BILLINGS COUNTY, ND – The Shade Ranch near Medora recently received a Bird-Friendly Habitat certification from the National Audubon Society. Beef produced on the ranch under its Meadowlark Beef brand can now carry a packaging label that recognizes the product’s origin as land managed for birds and biodiversity – the Audubon Certified Bird-Friendly seal.
The ranch is owned and operated by Kim Shade.
“I just wanted our ranch to be recognized as bird-friendly more than anything,” Shade said. “I try to be respectful of wildlife as well as birds and a friend of the prairie.”
He said he had been around grassland and ground-nesting birds all his life. His strong passion for protecting their habitat led him to research ways to maintain their numbers.
“They’re part of the ecology and very important to preserve because our grassland breeding birds, I guess, are among the species that have really suffered losses over the last 30 to 40 years, mostly because of the loss habitat,” Shade said. . “More and more grasslands are being plowed and put into modern agriculture, which is not good for grassland birds.”
Audubon Conservation Ranching works to stabilize grassland bird populations through partnerships with ranchers, said group communications manager Anthony Hauck. Ninety-five percent of grassland birds live on ranches, he added.
Shade has operated his ranch about 15 miles south of Medora for nearly 30 years, building on his previous experience as a rancher in western Idaho.
“Some of the same birds that nest here also nested in Idaho, like the western Meadowlark for sure and other bird species that I enjoyed on my ranch,” Shade said.
He calls himself an amateur ornithologist.
“It’s not always about the outcome,” Shade said. “In the livestock business, you have to enjoy some of the little things in life.”
He works cattle on horseback to hear his favorite birds and avoid running over nests. His degree in animal science and range management helped him on his journey to certification.
“I think an environment that’s good for livestock is also good for wildlife and ecology,” Shade said.

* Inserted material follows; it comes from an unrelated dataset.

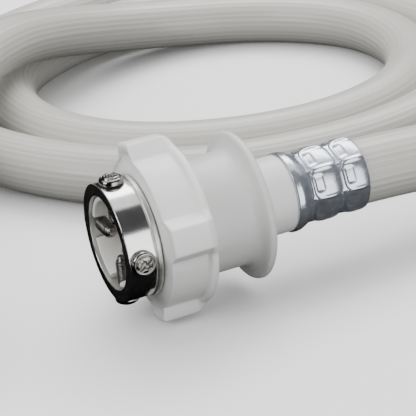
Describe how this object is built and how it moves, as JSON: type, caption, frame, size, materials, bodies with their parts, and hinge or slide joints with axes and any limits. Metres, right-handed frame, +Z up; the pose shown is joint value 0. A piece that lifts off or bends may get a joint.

In some areas, Shade cattle can be used as a habitat management tool by mimicking what bison have done for thousands of years, Hauck said. Shade’s herd can be used to manipulate short plant communities, which is ideal for species such as Chestnut-collared Longspur and Upland Sandpiper. Other pastures benefit from grazing breaks, creating the taller vegetation preferred by Bobolinks, Grasshopper Sparrows and Sharp-tailed Grouse.
“I feel truly blessed and privileged to be able to be a steward of the land,” Shade said. “That’s why I want to deal with it to the best of my ability.”
Those interested in Shade Ranch products that carry the Audubon Certified Bird-Friendly seal can find the Meadowlark Beef brand on Facebook.
“Consumers can have an impact, you know, by choosing products that are grazed on these Audubon-certified lands as opposed to lands that are just not environmentally friendly,” Hauck said.
There are now seven ranches in North Dakota that have earned certifications through the program and 99 ranches nationwide, with about 2.7 million acres of bird-friendly habitat, he added. .
Constant monitoring of habitat and range production, bird populations, soil carbon, water infiltration and soil health on the ranch will allow Shade and Audubon to adapt the habitat management plan and bird-friendly practices as needed in the future, Charli Kohler said. , range conservationist with Audubon Dakota.
Hauck said a recently released report, State of the Birds 2022, showed populations of grassland bird species have declined by 34% since 1970.
“The grasslands are a threatened ecosystem, but thanks to the work of private landowners like Kim Shade, there are growing efforts and growing awareness to keep this habitat intact and thereby stabilize our declining grassland bird populations.” , Hauck said. “Shade’s ranch, land ethic and bird-friendly nature is a perfect fit for the Audubon Conservation Ranching program.”